Outre l'aspect lié à l'expatriation, l'ISF provoque aussi des effets sur les comportements internes. En 2013-2014, l'ISF a été augmenté par rapport au quinquennat précédent, et on a appliqué le barème progressif aux revenus de capitaux mobiliers et aux plus-values... Les contribuables ont réagi, et les rentrées fiscales ont été décevantes, illustrant de fait la courbe de Laffer. Ainsi, le nombre de foyers fiscaux ayant un revenu fiscal de référence annuel supérieur à 500 000 euros est passé de 17 000 en 2012 à 13 000 en 2014. La masse des revenus correspondants a baissé de 24 %, passant de 11 milliards d'euros à 8,7 milliards d'euros. Les dispositions fiscales font évoluer les comportements.

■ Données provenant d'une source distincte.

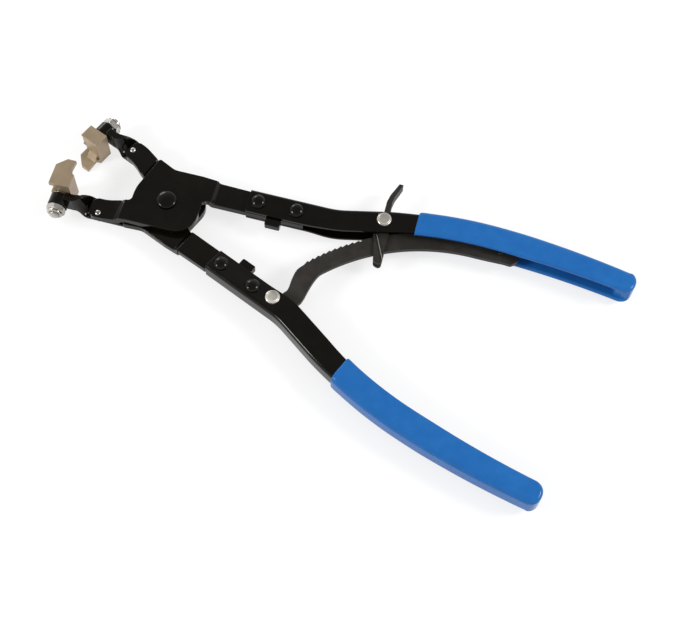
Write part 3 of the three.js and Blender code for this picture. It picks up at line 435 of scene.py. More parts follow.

Je n'élude pas la question de la justice fiscale et sociale, importante, mais qui ne peut être balayée rapidement de façon péremptoire. Je suis prêt à y revenir plus longuement dans les échanges. Premièrement, la fiscalité du capital ne peut jouer qu'un rôle second dans l'objectif de redistribution. L'ISF ne réduisait pas les inégalités car les dispositions fiscales permettaient aux très gros patrimoines de ne pas le payer. Deuxièmement, la réforme a permis de supprimer certaines inéquités fiscales. Nous avons perdu 45 milliards d'euros de PIB, mais cela correspond de surcroît à la perte de 400 000 emplois. Avec 45 milliards d'euros de PIB, on fait plus qu'avec 5 milliards d'euros de recettes fiscales. Certes, il faut de la justice fiscale et de la cohésion sociale, mais encore faut-il utiliser les bons instruments.